> **WHAT TO PRODUCE**
Copy only this: the line containing "fine = (FINE_RADIUS, FINE_SPACING, FINE_PITCH)", the line containing "imported = [obj", and every line between them, exactly as written.

> **DATA TO PROCESS**
******

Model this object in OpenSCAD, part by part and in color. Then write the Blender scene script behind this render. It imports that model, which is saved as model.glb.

******

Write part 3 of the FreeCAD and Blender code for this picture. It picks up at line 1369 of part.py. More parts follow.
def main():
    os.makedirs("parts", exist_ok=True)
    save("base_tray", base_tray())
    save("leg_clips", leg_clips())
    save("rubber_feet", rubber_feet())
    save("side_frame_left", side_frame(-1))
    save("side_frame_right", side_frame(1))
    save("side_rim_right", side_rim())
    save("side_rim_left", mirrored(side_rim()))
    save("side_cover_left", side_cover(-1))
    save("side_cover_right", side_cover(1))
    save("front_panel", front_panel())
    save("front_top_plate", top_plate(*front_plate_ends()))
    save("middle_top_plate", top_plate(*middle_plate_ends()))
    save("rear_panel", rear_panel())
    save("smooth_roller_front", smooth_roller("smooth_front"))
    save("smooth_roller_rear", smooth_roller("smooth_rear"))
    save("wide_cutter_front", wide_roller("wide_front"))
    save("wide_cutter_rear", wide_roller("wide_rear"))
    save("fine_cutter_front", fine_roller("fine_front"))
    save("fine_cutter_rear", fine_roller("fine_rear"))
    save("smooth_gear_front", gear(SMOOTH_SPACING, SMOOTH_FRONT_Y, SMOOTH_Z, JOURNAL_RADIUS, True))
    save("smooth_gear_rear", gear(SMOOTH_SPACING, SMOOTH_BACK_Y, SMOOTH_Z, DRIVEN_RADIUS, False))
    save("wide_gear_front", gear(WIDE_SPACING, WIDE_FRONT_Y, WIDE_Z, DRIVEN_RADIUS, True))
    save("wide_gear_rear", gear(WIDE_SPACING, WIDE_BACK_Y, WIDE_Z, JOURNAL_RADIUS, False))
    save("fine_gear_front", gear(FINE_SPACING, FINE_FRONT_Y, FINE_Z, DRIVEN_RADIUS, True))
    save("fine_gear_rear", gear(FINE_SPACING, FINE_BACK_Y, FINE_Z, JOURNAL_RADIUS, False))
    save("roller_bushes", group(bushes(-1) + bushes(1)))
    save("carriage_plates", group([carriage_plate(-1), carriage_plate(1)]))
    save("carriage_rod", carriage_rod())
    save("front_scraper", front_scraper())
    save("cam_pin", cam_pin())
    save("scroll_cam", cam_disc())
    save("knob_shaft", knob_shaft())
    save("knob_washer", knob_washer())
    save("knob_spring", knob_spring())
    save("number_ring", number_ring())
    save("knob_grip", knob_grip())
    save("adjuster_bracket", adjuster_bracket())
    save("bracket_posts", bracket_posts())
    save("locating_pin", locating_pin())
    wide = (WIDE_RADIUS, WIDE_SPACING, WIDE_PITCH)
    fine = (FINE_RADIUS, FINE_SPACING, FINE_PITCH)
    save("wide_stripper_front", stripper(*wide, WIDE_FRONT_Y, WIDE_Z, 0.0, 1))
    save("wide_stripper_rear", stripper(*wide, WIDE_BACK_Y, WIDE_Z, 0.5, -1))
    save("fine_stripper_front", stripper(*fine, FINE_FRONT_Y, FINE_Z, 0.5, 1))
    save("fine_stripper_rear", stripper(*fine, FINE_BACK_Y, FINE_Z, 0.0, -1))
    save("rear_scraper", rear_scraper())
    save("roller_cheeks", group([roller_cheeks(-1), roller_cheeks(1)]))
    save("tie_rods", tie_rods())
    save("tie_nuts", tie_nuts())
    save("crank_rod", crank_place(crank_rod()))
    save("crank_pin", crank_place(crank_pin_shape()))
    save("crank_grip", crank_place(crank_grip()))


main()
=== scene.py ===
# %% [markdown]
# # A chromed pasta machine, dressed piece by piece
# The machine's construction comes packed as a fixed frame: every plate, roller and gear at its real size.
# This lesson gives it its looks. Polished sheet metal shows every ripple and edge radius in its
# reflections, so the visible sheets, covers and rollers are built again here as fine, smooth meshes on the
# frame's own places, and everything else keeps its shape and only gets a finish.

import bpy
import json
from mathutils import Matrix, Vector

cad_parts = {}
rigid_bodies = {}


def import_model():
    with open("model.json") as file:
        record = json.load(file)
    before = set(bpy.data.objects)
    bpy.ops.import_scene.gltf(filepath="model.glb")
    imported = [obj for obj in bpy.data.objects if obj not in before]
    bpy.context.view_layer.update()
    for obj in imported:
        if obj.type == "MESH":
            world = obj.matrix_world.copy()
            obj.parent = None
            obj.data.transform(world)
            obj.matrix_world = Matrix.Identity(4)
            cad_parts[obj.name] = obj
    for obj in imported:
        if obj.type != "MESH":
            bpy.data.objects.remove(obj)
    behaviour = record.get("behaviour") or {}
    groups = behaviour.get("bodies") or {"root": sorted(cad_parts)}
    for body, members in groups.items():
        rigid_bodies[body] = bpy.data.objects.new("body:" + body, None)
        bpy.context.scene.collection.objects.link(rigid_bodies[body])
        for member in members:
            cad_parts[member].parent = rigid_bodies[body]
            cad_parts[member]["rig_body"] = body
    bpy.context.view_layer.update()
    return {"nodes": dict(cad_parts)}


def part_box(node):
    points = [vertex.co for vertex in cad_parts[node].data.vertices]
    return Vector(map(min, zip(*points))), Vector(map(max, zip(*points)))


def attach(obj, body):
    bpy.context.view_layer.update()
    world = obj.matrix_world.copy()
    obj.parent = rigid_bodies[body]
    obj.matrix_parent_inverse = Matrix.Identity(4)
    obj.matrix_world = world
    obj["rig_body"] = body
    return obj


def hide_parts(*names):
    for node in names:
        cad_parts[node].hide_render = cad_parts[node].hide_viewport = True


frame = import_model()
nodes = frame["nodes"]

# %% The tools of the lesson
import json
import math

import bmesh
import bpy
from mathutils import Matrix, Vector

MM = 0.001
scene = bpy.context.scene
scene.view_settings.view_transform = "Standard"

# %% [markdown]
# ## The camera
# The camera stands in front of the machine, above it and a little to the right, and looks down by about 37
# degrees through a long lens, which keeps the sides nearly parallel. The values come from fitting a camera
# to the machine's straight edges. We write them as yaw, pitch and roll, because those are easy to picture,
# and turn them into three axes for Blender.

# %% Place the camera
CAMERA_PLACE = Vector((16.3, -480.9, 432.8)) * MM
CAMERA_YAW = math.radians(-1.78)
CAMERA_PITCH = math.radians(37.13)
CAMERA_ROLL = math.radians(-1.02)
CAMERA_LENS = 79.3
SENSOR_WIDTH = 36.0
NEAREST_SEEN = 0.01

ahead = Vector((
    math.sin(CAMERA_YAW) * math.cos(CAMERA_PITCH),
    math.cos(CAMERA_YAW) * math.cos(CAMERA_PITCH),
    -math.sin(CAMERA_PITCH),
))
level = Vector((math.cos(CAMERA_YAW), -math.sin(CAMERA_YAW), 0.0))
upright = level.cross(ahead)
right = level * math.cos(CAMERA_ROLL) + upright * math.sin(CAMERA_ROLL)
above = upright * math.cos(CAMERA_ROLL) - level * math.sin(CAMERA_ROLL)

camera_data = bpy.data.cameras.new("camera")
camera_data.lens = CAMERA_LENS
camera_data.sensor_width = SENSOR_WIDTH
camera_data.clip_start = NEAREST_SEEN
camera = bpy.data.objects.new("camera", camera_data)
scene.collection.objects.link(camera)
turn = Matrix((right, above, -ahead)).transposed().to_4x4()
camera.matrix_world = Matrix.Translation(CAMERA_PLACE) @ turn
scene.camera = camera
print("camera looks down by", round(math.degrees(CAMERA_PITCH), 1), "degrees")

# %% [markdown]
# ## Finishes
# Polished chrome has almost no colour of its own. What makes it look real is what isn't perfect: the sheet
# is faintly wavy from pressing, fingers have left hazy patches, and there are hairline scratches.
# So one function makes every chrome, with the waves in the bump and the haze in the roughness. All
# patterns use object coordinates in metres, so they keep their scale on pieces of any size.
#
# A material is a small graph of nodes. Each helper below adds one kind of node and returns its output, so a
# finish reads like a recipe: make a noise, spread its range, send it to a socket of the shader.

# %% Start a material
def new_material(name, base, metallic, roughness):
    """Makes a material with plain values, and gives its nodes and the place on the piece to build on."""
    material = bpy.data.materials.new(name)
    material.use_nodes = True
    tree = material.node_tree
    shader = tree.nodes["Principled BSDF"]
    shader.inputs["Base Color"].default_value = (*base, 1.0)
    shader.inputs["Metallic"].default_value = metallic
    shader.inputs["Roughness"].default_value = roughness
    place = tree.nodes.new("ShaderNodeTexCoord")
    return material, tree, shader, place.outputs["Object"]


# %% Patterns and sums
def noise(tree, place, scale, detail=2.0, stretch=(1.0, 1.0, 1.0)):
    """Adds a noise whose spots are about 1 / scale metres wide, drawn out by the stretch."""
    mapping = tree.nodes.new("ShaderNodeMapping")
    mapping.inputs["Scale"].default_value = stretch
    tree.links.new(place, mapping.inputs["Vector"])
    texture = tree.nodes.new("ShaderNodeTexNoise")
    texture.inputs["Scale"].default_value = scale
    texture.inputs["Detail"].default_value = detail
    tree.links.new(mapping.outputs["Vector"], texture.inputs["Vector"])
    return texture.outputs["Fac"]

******

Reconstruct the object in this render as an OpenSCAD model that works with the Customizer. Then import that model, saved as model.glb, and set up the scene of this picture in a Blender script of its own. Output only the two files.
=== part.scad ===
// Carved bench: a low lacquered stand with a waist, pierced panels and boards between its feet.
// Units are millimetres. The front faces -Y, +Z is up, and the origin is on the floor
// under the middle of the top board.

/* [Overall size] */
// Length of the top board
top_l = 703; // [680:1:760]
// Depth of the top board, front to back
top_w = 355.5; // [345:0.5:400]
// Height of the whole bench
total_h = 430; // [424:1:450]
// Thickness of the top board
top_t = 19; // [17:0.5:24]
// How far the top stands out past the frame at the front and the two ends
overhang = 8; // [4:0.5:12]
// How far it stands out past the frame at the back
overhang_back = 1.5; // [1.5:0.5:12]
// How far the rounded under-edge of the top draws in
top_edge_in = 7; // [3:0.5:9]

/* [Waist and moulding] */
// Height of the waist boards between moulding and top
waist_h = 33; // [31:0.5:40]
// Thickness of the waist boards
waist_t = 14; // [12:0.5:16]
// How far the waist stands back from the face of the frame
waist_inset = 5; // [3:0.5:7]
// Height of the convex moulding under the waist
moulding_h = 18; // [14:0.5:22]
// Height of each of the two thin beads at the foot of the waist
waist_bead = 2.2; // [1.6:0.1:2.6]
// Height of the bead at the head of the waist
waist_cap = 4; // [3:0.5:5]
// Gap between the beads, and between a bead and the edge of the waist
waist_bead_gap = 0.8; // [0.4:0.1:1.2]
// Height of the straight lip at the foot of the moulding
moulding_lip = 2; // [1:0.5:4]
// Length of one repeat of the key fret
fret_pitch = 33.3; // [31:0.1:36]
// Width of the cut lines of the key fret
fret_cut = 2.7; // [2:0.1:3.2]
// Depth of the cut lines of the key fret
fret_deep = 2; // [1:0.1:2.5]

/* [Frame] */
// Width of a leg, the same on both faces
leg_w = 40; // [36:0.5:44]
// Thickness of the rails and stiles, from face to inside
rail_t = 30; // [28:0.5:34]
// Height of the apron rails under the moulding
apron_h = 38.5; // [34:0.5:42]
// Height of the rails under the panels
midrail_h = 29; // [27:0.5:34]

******

> **RESULT FOR THIS EXERCISE**
    fine = (FINE_RADIUS, FINE_SPACING, FINE_PITCH)
    save("wide_stripper_front", stripper(*wide, WIDE_FRONT_Y, WIDE_Z, 0.0, 1))
    save("wide_stripper_rear", stripper(*wide, WIDE_BACK_Y, WIDE_Z, 0.5, -1))
    save("fine_stripper_front", stripper(*fine, FINE_FRONT_Y, FINE_Z, 0.5, 1))
    save("fine_stripper_rear", stripper(*fine, FINE_BACK_Y, FINE_Z, 0.0, -1))
    save("rear_scraper", rear_scraper())
    save("roller_cheeks", group([roller_cheeks(-1), roller_cheeks(1)]))
    save("tie_rods", tie_rods())
    save("tie_nuts", tie_nuts())
    save("crank_rod", crank_place(crank_rod()))
    save("crank_pin", crank_place(crank_pin_shape()))
    save("crank_grip", crank_place(crank_grip()))


main()
=== scene.py ===
# %% [markdown]
# # A chromed pasta machine, dressed piece by piece
# The machine's construction comes packed as a fixed frame: every plate, roller and gear at its real size.
# This lesson gives it its looks. Polished sheet metal shows every ripple and edge radius in its
# reflections, so the visible sheets, covers and rollers are built again here as fine, smooth meshes on the
# frame's own places, and everything else keeps its shape and only gets a finish.

import bpy
import json
from mathutils import Matrix, Vector

cad_parts = {}
rigid_bodies = {}


def import_model():
    with open("model.json") as file:
        record = json.load(file)
    before = set(bpy.data.objects)
    bpy.ops.import_scene.gltf(filepath="model.glb")
    imported = [obj for obj in bpy.data.objects if obj not in before]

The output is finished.